The team assembled a metagenome sampled from an island in California’s Sacramento-San Joaquin River delta. In a limited run comparing performance on 10,000 cores and 20,000 cores, k-mer analysis and contig generation scaled, running faster on more cores, but data input and output did not.

It’s the next horizon for Georganas and his colleagues. “The bulk of the work is reusing the existing parallelized components from HipMer” and adding other already existing algorithms, he says. “At the end of the day, with minimal extra components, we can have a metagenome assembly pipeline fully parallelized.”

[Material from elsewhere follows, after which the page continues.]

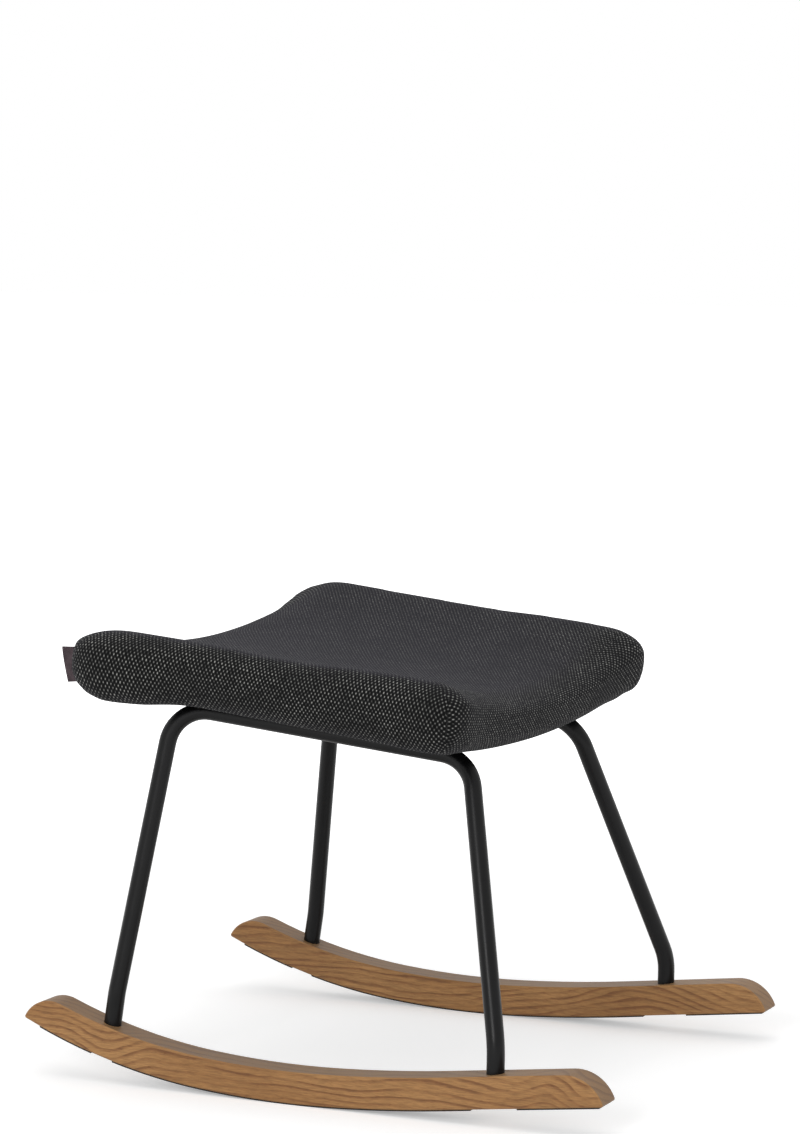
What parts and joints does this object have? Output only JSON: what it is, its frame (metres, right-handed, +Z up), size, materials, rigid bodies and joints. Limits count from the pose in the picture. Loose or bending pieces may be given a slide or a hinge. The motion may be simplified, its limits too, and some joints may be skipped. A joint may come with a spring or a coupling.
{
  "type": "rocking footstool",
  "caption": "Low upholstered footstool with a saddle-shaped cushion on splayed tube legs that stand on curved wooden rockers.",
  "frame": {"origin": "on the floor, at the middle of the part's length and width; the rockers touch the floor 15.5 mm behind it", "axes": "+X forward along the rockers, to the low front end of the seat; +Y to the far side; +Z up"},
  "size_m": [0.5696, 0.502, 0.4121],
  "materials": {
    "oak": "satin",
    "coated_steel": "satin",
    "zinc_steel": "satin",
    "glide_strip": "matte",
    "plywood": "matte",
    "foam": "matte",
    "woven_cover": "matte",
    "tab_fabric": "matte",
    "dust_fabric": "matte"
  },
  "bodies": {
    "root": {"rocker_near": "oak", "rocker_far": "oak", "side_frame_near": "coated_steel", "side_frame_far": "coated_steel", "cross_bar_back": "coated_steel", "cross_bar_front": "coated_steel", "foot_bolts": "zinc_steel", "foot_washers": "zinc_steel", "seat_screws": "zinc_steel", "glide_near_back": "glide_strip", "glide_near_mid": "glide_strip", "glide_near_front": "glide_strip", "glide_far_back": "glide_strip", "glide_far_mid": "glide_strip", "glide_far_front": "glide_strip", "seat_board": "plywood", "seat_foam": "foam", "cushion_cover": "woven_cover", "cover_tab": "tab_fabric", "dust_cloth": "dust_fabric"}
  },
  "joints": []
}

For now, Georganas and the team calculate that a single computer the size of Edison could handle with all the single-genome data from the world’s gene-sequencing machines. With their parallel methods, they’ve shown “de novo genome assembly is not a bottleneck anymore. We can keep up with the pace of getting more and more data – of course, assuming we have a supercomputer to run on.”

JGI researchers are using HipMer already and, after some testing, the team plans to release it as an open-source code. A URL where others can download it should be available soon.